The UKSITC launched an inquiry in October 2022 to examine the impact of the technology on different areas of society and the economy; whether and how AI and its different uses should be regulated; and the UK government’s AI governance proposals.

The interim report highlighted a “growing imperative to ensure governance and regulatory frameworks are not left behind by the pace of technological innovation.”

And urged policymakers to take measures to safely harness the benefits of the tech and encourage future innovations.

The report identified twelve challenges of AI governance that policymakers and the frameworks they design must meet.

  1. The bias challenge: AI can introduce or perpetuate biases that society finds unacceptable.
  2. The privacy challenge: AI can allow individuals to be identified and personal information about them to be used in ways beyond what the public wants.
  3. The misrepresentation challenge: AI can allow the generation of material that deliberately misrepresents someone’s behaviour, opinions or character.
  4. The access to data challenge: The most powerful AI needs very large datasets, which are held by few organisations.
  5. The access to compute challenge: The development of powerful AI requires significant compute power, access to which is limited to a few organisations.
  6. The black box challenge: Some AI models and tools cannot explain why they produce a particular result, which is a challenge to transparency requirements.
  7. The open-source challenge: Requiring code to be openly available may promote transparency and innovation; allowing it to be proprietary may concentrate market power but allow more dependable regulation of harms.
  8. The IP and copyright challenge: Some AI models and tools make use of other people’s content: policy must establish the rights of the originators of this content, and these rights must be enforced.
  9. The liability challenge: If AI models and tools are used by third parties to do harm, policy must establish whether developers or providers of the technology bear any liability for harms done.
  10. The employment challenge: AI will disrupt the jobs that people do and that are available to be done.
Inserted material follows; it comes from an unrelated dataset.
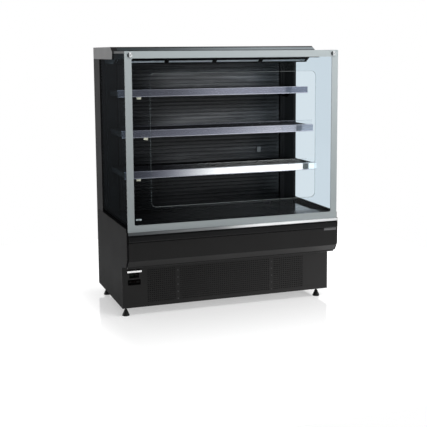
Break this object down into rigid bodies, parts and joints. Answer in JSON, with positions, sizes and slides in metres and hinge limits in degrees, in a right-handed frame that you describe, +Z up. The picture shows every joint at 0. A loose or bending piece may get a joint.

Policymakers must anticipate and manage the disruption.
  11. The international coordination challenge: AI is a global technology, and the development of governance frameworks to regulate its uses must be an international undertaking.
  12. The existential challenge: Some people think that AI is a major threat to human life: if that is a possibility, governance needs to provide protections for national security.

Under the IP and copyright challenge the report outlined “policy must establish the rights of the originators of this content, and these rights must be enforced”.

The report highlighted that while the adoption of AI models and tools has contributed to revenue generation within the entertainment industry, particularly in domains like video games and audience analytics, concerns have arisen regarding the unauthorised "scraping" of copyrighted content from online sources.

These concerns have prompted ongoing legal cases that are expected to set precedents in this arena, said the report.

Stakeholders share views on AI

Representatives from the creative industries told the committee in a House of Commons meeting on May 10, 2023, that they had a desire to forge a mutually beneficial resolution with the AI sector, possibly in the form of a licensing framework for using copyrighted content to train AI models and tools.

Jamie Njoku-Goodwin, CEO of UK Music, welcomed greater engagement but noted a lack of evidence of companies seeking licences to use works for AI training.

And Hayleigh Bosher, an IP researcher at Brunel University, emphasised that AI and tech firms would also reap benefits from upholding copyright and IP rights.

The report noted that the UK Intellectual Property Office has initiated the development of a voluntary code of practice concerning copyright and AI, in collaboration with technology, creative, and research sectors.

This guidance aims to facilitate AI companies' access to copyrighted works as inputs for their models while ensuring that appropriate protections, such as labelling, are in place for the benefit of copyright holders.

A draft code is expected to be published by the end of July.

Comparison with US and EU strategy

The report also examined how the UK government has responded, and how this compares to other countries and jurisdictions.

The EU member states and European Parliament are currently negotiating a draft AI act that “would implement a risk-based approach with AI models and tools grouped into risk categories and some, such as biometric surveillance, emotion recognition and predictive policing, banned altogether,” said the report.

In the US, the report said the White House has called on AI developers “to take action to ensure responsible innovation and appropriate safeguards, and protect people’s rights and safety”.

On August 30, the US Copyright Office launched a notice of inquiry and request for comments on copyright and AI, via the Federal Register.

Senate Majority Leader Chuck Schumer has said that a proposed legislative approach will be outlined in the autumn of 2023, the report said.

UK government's code of practice on copyright and AI

Aside from the UKSITC report, the UK government is working with users and rights holders on a code of practice on copyright and AI, announced June 29.

This code will aim to make licences for data mining more available and will help overcome barriers that AI firms and users are facing, ensuring there are protections for rights holders.

The code came after Sir Patrick Vallance completed a review on pro-innovation regulation for digital technologies and recommended that the government should clarify the relationship between IP and generative AI.

The government published a response on 15 March 2023, accepting this recommendation.